La production de Francesca Zambelo pour Covent Garden et l’Opéra-Bastille (1995) vieillit sans se rider, et, du fait de son succès retentissant, parcourt même le monde (Los Angeles, Dallas, Seattle). L’une des forces des productions de Zambello à l’opéra Bastille vient d’une utilisation de tout l’espace de la scène, en hauteur comme en largeur, qui permet d’éviter la sensation que les chanteurs s’y sont égaré. Quoique de grande taille, la scène de Covent Garden ne pose pas le même problème, et la simplicité de la disposition scénique (un plan incliné sur lequel se trouve un mât-croix, où la lumière vient parfois isoler des espaces) semble d’abord quelque peu étique - même si, dès le départ, elle fait bien ressortir le caractère claustrophobique de l’espace du navire. Plus mouvementé, le décor prend toute sa force dans le second acte, nous donnant une vue en tranche des plus convaincantes du navire, avec ses deux niveaux (pont et soutes) et ses gréements, brille dans la scène de guerre, et réussit à intégrer les personnages principaux dans le groupe (l’équipage) avec le plus grand naturel.

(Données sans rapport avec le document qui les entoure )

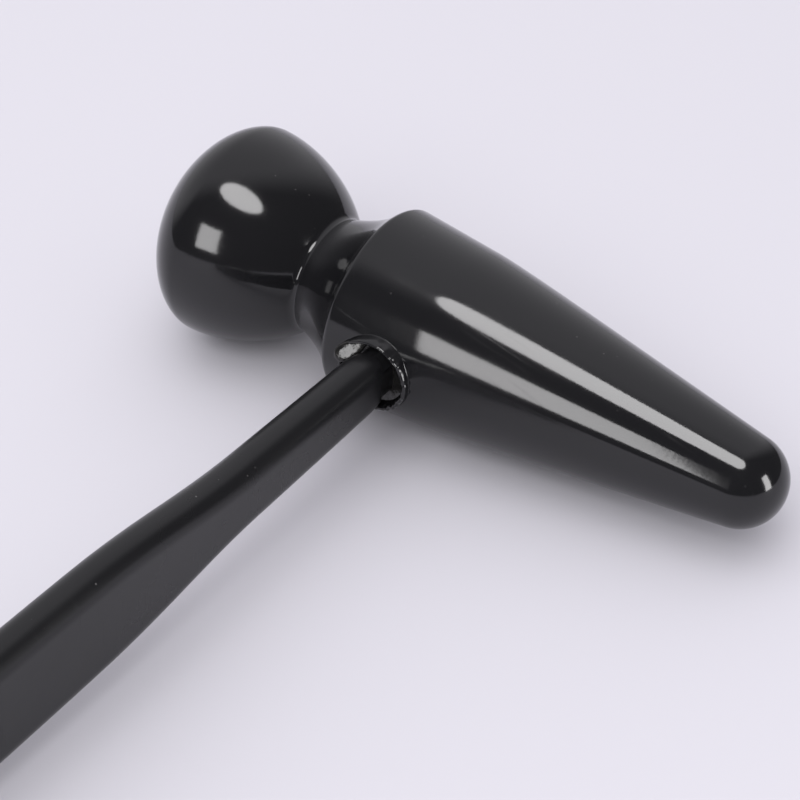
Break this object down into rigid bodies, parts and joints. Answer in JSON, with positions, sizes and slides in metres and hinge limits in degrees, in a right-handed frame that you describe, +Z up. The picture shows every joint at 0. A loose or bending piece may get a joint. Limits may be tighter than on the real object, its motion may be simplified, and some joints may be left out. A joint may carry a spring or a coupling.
{
  "type": "reflex hammer",
  "caption": "Percussion hammer for testing tendon reflexes: a black striking head with a rounded ball end and a tapered tip, on a flat paddle handle set at right angles.",
  "frame": {"origin": "centre of the footprint of the bounding box, on the table the hammer lies on", "axes": "+X along the head from the ball end to the tapered tip as seen from above, +Y along the handle from its free end to the head, +Z up. The hammer lies as it rests: the head's axis leans 4.0 degrees tip down about Y, and the free end of the handle is 0.995 degrees down about X."},
  "size_m": [0.0764, 0.1996, 0.0241],
  "materials": {
    "head": "high gloss black moulding",
    "sleeve": "gloss black, rounded bright lip",
    "handle": "satin black moulding",
    "adhesive": "set clear adhesive, dark against the black socket"
  },
  "bodies": {
    "root": {"striker_head": "head", "socket_sleeve": "sleeve", "handle": "handle", "adhesive_bead": "adhesive"}
  },
  "joints": []
}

La distribution vocale de cette reprise fut remarquable et assez homogène. Eric Halfvarson incarna, avec sa voix profonde et noire, un extraordinaire Claggart, d’une présence et d’une vérité de tous les instants : tranchant, méchant, sa raide détermination laissait sentir son trouble, son refus de la différence, ou, peut-être, le désir refoulé pour Billy Budd. Interpréter avec insistance et assurance le comportement de Claggart par du désir homosexuel dans la nouvelle de Melville relève quelque peu de la fabulation (contrairement à son désir de la mort de Billy), mais cet élément indicible est bien plus présent dans le livret de E. M. Forster. Simon Keenlyside a le physique de Billy Budd (de loin, il n’est pas sans évoquer Terence Stamp dans l’adaptation cinématographique de la nouvelle de Melville tournée par Peter Ustinov). Son Billy Budd est un peu simplet et sûr de lui, enfant plutôt que saint, lui qui non seulement aime tout le monde mais se croit aimé de tous. Peut-être aurait-il pu être plus christique… Sa voix claire manque parfois de projection, mais il chante assurément bien, et sa ballade du second acte est magnifique de rondeur de timbre et d’intelligence. Enfin, le Vere de Kim Begley faisait bien sentir le déchirement intérieur du capitaine, écartelé entre son admiration privée pour Billy Budd et ses responsabilités sociales en temps de guerre. Les rôles secondaires et les chœurs furent également remarquables. L’excellente diction des chanteurs put être d’autant mieux appréciée que le Royal Opera House avait surtitré le spectacle (bien qu’il soit en anglais), une pratique très bienvenue.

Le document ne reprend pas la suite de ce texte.